Ques. How can that be proved?

Ans. By the truth of his Word, and nature of a Sacrament.

Ques. But his natural body is in heaven?

Ans. I no doubt, but yet we receive it in earth by faith.

Ques. How can that be?

Ans. By the wonderful working of the Holy Spirit.

Cause and Progress of Salvation.

Ques. Out of what fountain doth this our stability flow?

Ans. Out of God's eternal and constant [unchanging] election in Christ.

Ques. By what way cometh this election to us?

Ans. By his effectual calling in due time.

Ques. What worketh this effectual calling in us?

Ans. The obedience of faith.

Ques. What thing doth faith work?

Ans. Our perpetual and inseparable union with Christ.

Ques. What worketh this union with Christ?

Ans. A mutual communion with him and his graces.

Ques. What worketh this communion?

Ans. Remission of sins and imputation of justice.

Ques. What worketh remission of sins and imputation of justice?

Ans. Peace of conscience and continual sanctification.

Ques. What worketh sanctification?

Ans. The hatred of sin and love of godliness.

 

2. A Latin Catechism, entitled Rudimenta Pietatis and Summula Catechismi, for the use of grammar schools.13471347   In Dunlop's Collection, Vol. II. pp. 378–382, and in Bonar, pp. 289–293. It is ascribed to Andrew Simpson, who was master of the grammar school at Perth, and the first Protestant minister at Dunbar. It was used in the high-school at Edinburgh down to 1710.

Besides this, the Latin editions of the Heidelberg Catechism and Calvin's Catechism (translated by Patrick Adamson) were also in use.

3. The Catechism of John Davidson, minister at Salt-Preston, approved by the Provincial Assembly of Lowthiane and Tweddale, 1599.13481348   Bonar, p. 324.

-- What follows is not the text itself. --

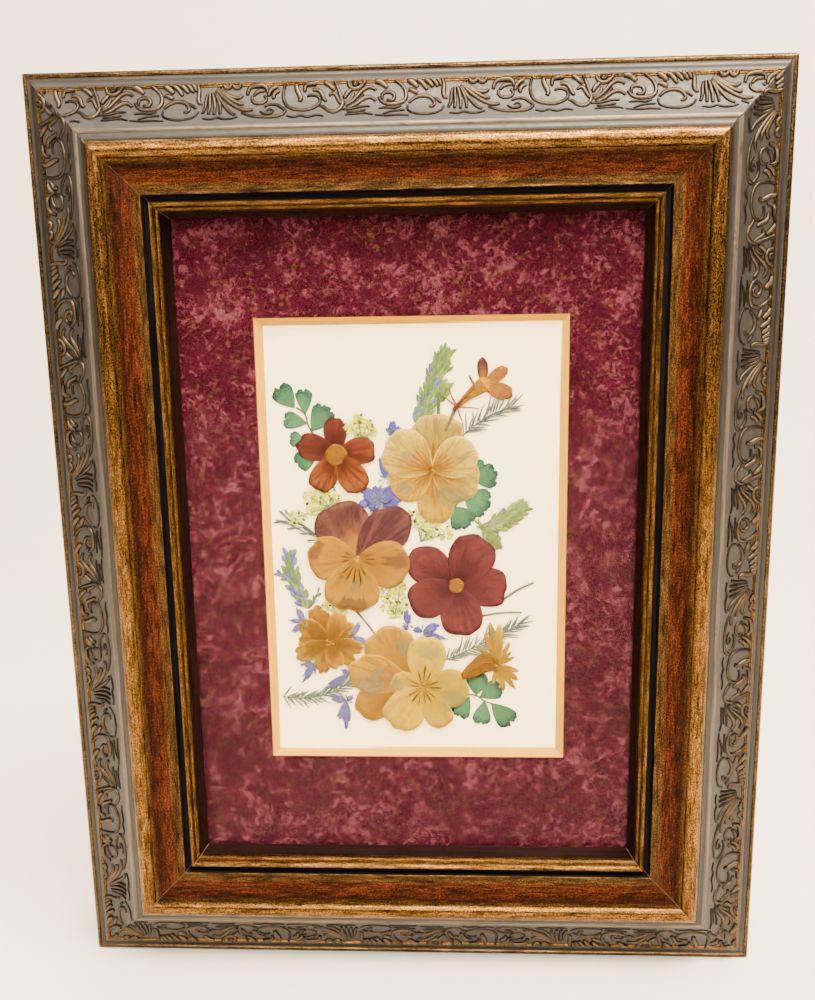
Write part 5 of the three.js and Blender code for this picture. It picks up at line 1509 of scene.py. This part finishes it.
class FRAME_OT_blue_florets(bpy.types.Operator):
    """Lays the ten violet-blue florets with their green cups"""

    bl_idname = "pressed_frame.blue_florets"
    bl_label = "Blue florets"

    def execute(self, context):
        draw = random.Random(31)
        cup_leaf = small_leaf("cup_leaf", leaf_outline(4, 0.8), 2, 0.06, 0.09)
        blue = petal_finish(
            "violet_blue", (0.1, (0.045, 0.05, 0.1)), (0.5, (0.056, 0.04, 0.21)), (0.95, (0.048, 0.035, 0.18)),
            vein=(0.03, 0.028, 0.1), rim=(0.025, 0.025, 0.08), veins=0.6, blotch=((0.13, 0.12, 0.26), 0.7))
        pale = petal_finish(
            "pale_violet", (0.1, (0.06, 0.07, 0.09)), (0.5, (0.08, 0.07, 0.2)), (0.95, (0.075, 0.065, 0.19)),
            vein=(0.06, 0.06, 0.1), rim=(0.05, 0.05, 0.1), veins=0.6, blotch=((0.07, 0.07, 0.15), 0.6))
        cup = sprout_finish("green_cup", (0.06, 0.08, 0.04), (0.09, 0.12, 0.05), (0.04, 0.06, 0.03))
        for number, ((x, y), *petals) in enumerate(BLUE_FLORETS, 1):
            node = f"blue_floret_{number}"
            _, front = depths(node)
            floret = Surface()
            for i, (degrees, length, width) in enumerate(petals):
                outline = petal_outline(length, width, 0, 0.5, 3 * number + i, 20, 0.45)
                floret.patch((x, y), turned(outline, (x, y), degrees), front - 0.02 * i, 5, draw.random(), 0.1)
                if number == 2:  # the full one has a second, shorter row of petals
                    outline = petal_outline(length * 0.66, width * 0.7, 0, 0.5, i, 16, 0.5)
                    floret.patch((x, y), turned(outline, (x, y), degrees + 24), front + 0.06, 4, draw.random(), 0.1)
            hand_in(floret.piece(node, [blue if number < 6 else pale], thickness=PRESSED), "blue_petal", node)
            radius, count = (1.5, 16) if number == 2 else (0.8, 7)
            spots = scattered(x, y, radius, count, front + 0.04, 1.1, draw, 0.4)
            sprouts(f"{node}_cup", cup_leaf, spots, cup, "blue_petal")
        bpy.data.objects.remove(cup_leaf)
        return {"FINISHED"}


class FRAME_OT_stems(bpy.types.Operator):
    """Lays the bare stems"""

    bl_idname = "pressed_frame.stems"
    bl_label = "Bare stems"

    def execute(self, context):
        dark = stem_finish("dark_stem", (0.03, 0.03, 0.025), (0.1, 0.1, 0.075))
        for node, lines, width in (
            ("stems_left", (((-20, 17.2), (-18.9, 14.6), (-17.6, 11)),
                            ((-17.6, 11), (-19.8, 12.6), (-21.2, 15.4))), 0.4),
            ("stem_right", (((22.4, -14.3), (26.6, -11.4), (30.8, -9.4)),), 0.6),
            ("stem_lower_right", (((17.6, -18.2), (22.6, -17.4), (27.8, -17.3)),), 0.5),
            ("stem_centre", (((-15.6, -15.6), (-12.2, -19.6), (-9, -24.2)),), 0.5),
        ):
            _, front = depths(node)
            twig = Surface()
            for line in lines:
                stem(twig, line, width, front)
            hand_in(twig.piece(node, [dark], thickness=PRESSED), "dark_stem", node)
        return {"FINISHED"}


class FRAME_OT_stage(bpy.types.Operator):
    """Sets the pale floor and backdrop, the soft lamps and the camera"""

    bl_idname = "pressed_frame.stage"
    bl_label = "Stage"

    def execute(self, context):
        sweep = Surface()
        bend = 0.25  # metres; the radius of the curve from the floor up to the backdrop
        turns = [math.pi / 2 * i / 12 for i in range(13)]
        curve = [(0.35 + bend * math.sin(a), bend - bend * math.cos(a)) for a in turns]
        profile = [(-1.2, 0), *curve, (0.6, 1.6)]
        rows = [[(x, y, z - 0.05 * MM) for x in (-1.5, 1.5)] for y, z in profile]
        sweep.grid(rows, [[(0, 0, 0)] * 2] * len(rows))
        f = Finish("pale_stage", Roughness=0.85)
        cloth = f.noise(f.millimetres(), 0.02, 3, 0.5)
        f.set(Base_Color=f.shade((0.95, 0.88, 0.76), 0.98, 1.02, cloth))
        floor = sweep.piece("stage", [f.material], to=lambda x, y, z: Vector((x, y, z)))

        world = bpy.data.worlds.new("studio")
        context.scene.world = world
        world.use_nodes = True
        world.node_tree.nodes["Background"].inputs["Color"].default_value = (1.0, 0.94, 0.86, 1)
        world.node_tree.nodes["Background"].inputs["Strength"].default_value = 0.32

        middle = Vector((0, 0, HALF_HEIGHT * MM))
        for name, spot, aim, size, power, tint in (  # in metres; power is a share of the key light's
            ("key_lamp", (0.2, -0.34, 0.86), middle, (0.8, 0.28), 1.0, (1.0, 0.87, 0.7)),
            ("left_lamp", (-0.7, -0.5, 0.5), middle, (0.5, 0.5), 0.09, (1.0, 0.92, 0.8)),
            ("right_lamp", (0.8, -0.3, 0.4), middle, (0.4, 0.4), 0.028, (1.0, 0.9, 0.76)),
            ("backdrop_lamp", (0, 0.1, 1.3), Vector((0, 0.5, 0.2)), (1.6, 0.4), 0.45, (1.0, 0.92, 0.8)),
            ("highlight_card", (0.1, -0.85, 0.66), middle * 2, (1.0, 0.4), 0.6, (1.0, 0.85, 0.62)),
        ):
            lamp = bpy.data.lights.new(name, "AREA")
            lamp.shape = "RECTANGLE"
            lamp.size, lamp.size_y = size
            lamp.energy, lamp.color = power * settings().key_light, tint
            thing = bpy.data.objects.new(name, lamp)
            thing.location = spot
            thing.visible_diffuse = name != "highlight_card"  # it is only there for the metal to mirror
            thing.rotation_euler = (aim - thing.location).to_track_quat("-Z", "Y").to_euler()
            context.collection.objects.link(thing)

        data = bpy.data.cameras.new("camera")
        data.sensor_width, data.lens = 36, 37.3176  # millimetres
        data.clip_start, data.clip_end = 0.01, 20
        camera = bpy.data.objects.new("camera", data)
        forward = Vector((-0.0504, 0.9768, -0.2081)).normalized()
        up = Vector((0.0061, 0.2087, 0.9780))
        right = forward.cross(up).normalized()
        turn = Matrix((right, right.cross(forward), -forward)).transposed().to_4x4()
        turn.translation = place(12.26, 66.01, 251.30)
        camera.matrix_world = turn
        context.collection.objects.link(camera)
        context.scene.camera = camera
        return {"FINISHED"}


OPERATORS = (
    FRAME_OT_moulding,
    FRAME_OT_scrollwork,
    FRAME_OT_glazing,
    FRAME_OT_back,
    FRAME_OT_stems,
    FRAME_OT_ferns,
    FRAME_OT_sprigs,
    FRAME_OT_umbels,
    FRAME_OT_blue_florets,
    FRAME_OT_blooms,
    FRAME_OT_flowers,
    FRAME_OT_stage,
)


class FRAME_PT_sidebar(bpy.types.Panel):
    """Lists the pieces of the frame in the 3D view's sidebar"""

    bl_idname = "FRAME_PT_sidebar"
    bl_label = "Pressed flower frame"
    bl_space_type = "VIEW_3D"
    bl_region_type = "UI"
    bl_category = "Pressed flowers"

    def draw(self, context):
        keep = context.scene.pressed_frame
        for name in PressedFrameSettings.__annotations__:
            self.layout.prop(keep, name)
        for operator in OPERATORS:
            self.layout.operator(operator.bl_idname)


CLASSES = (PressedFrameSettings, *OPERATORS, FRAME_PT_sidebar)


def register():
    for each in CLASSES:
        bpy.utils.register_class(each)
    bpy.types.Scene.pressed_frame = PointerProperty(type=PressedFrameSettings)


def unregister():
    del bpy.types.Scene.pressed_frame
    for each in reversed(CLASSES):
        bpy.utils.unregister_class(each)


def main():
    register()
    for operator in OPERATORS:
        group, name = operator.bl_idname.split(".")
        getattr(getattr(bpy.ops, group), name)()


if __name__ == "__main__":
    main()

4. A metrical Catechism by the Wedderburns in the time of Knox.13491349   Bonar, p. 301. The sentiment is better than the poetry. The Reformation in Scotland, as well as in France and Holland, called forth metrical versions of the Psalms, while in Germany it produced original hymns. The gospel was sung as well as preached into the hearts of the common people. But a Catechism is for instruction, and requires plain, clear, precise statements for common comprehension.